Primary goals of the project are:
* Education of bot usage in fully multilingual environment, which includes making accounts on all projects. * Building common methods in fully multilingual environment, which, also includes need for work in all projects. * Also, a lot of tasks are (or may be) common to all of Wikimedia projects: a bot which is doing interwiki on Wikipedia, should do the same on other projects; if bot is dealing with typical templates, it should work on all projects. So, the third goal is making Wikimedia-wide bots by default. * Finding ways for fast localization.
Actually, it is not so simple task. I quoted or emphasized "simple". However, it should be the starting point for bots on WM projects.
An example (I am sure, it may be done better) for willing-to-be-multilingual-bot may be found at [1]. Theoretically, it should make daily statistics on all Wikinews editions.
Practically, it does it only on en, pl and sr. The main reason for this is, for example, lacking of methods to communicate with all projects without spending a day for finding village pumps, asking and waiting for comments.
So, one of the practical products of Hello, world! project should be such possibility.
Also, there are a lot of bots which are doing useful things. But, they are limited to one or, at most, a couple of projects. A lot of people are making bots which were already made a couple of times. And we have all prerequirements for making multilingual bots, except the basic multilingual methodology.
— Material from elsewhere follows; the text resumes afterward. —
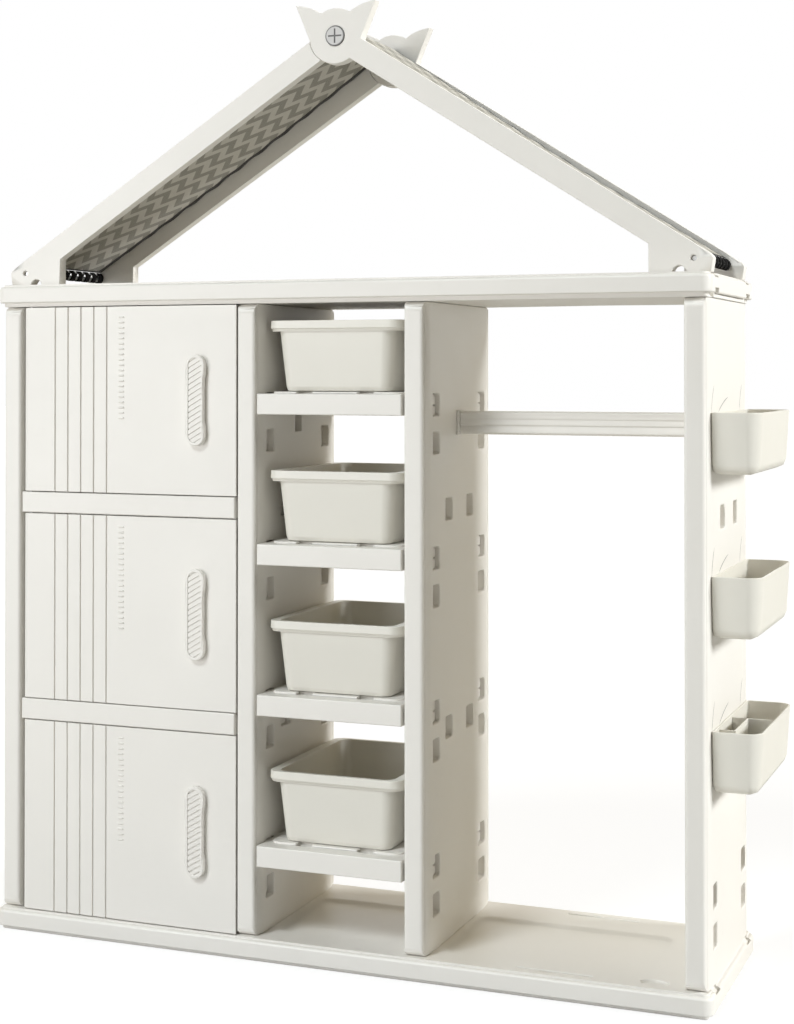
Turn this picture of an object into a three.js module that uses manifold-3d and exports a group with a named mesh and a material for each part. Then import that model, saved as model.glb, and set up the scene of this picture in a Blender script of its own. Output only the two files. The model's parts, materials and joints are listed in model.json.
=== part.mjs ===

[1] - http://meta.wikimedia.org/wiki/User:Millbot/translations.py
Platonides wrote:
So, what's the purpose on having a [[User:YourBotName/Hello, world!]] on all the projects? If it's a simple task to have your bot edit, there's no need to create a page on 700 projects. Being able to do it on 3 or 4 is good enough, (given that they're on different languages and you don't hardcode the cases for each project).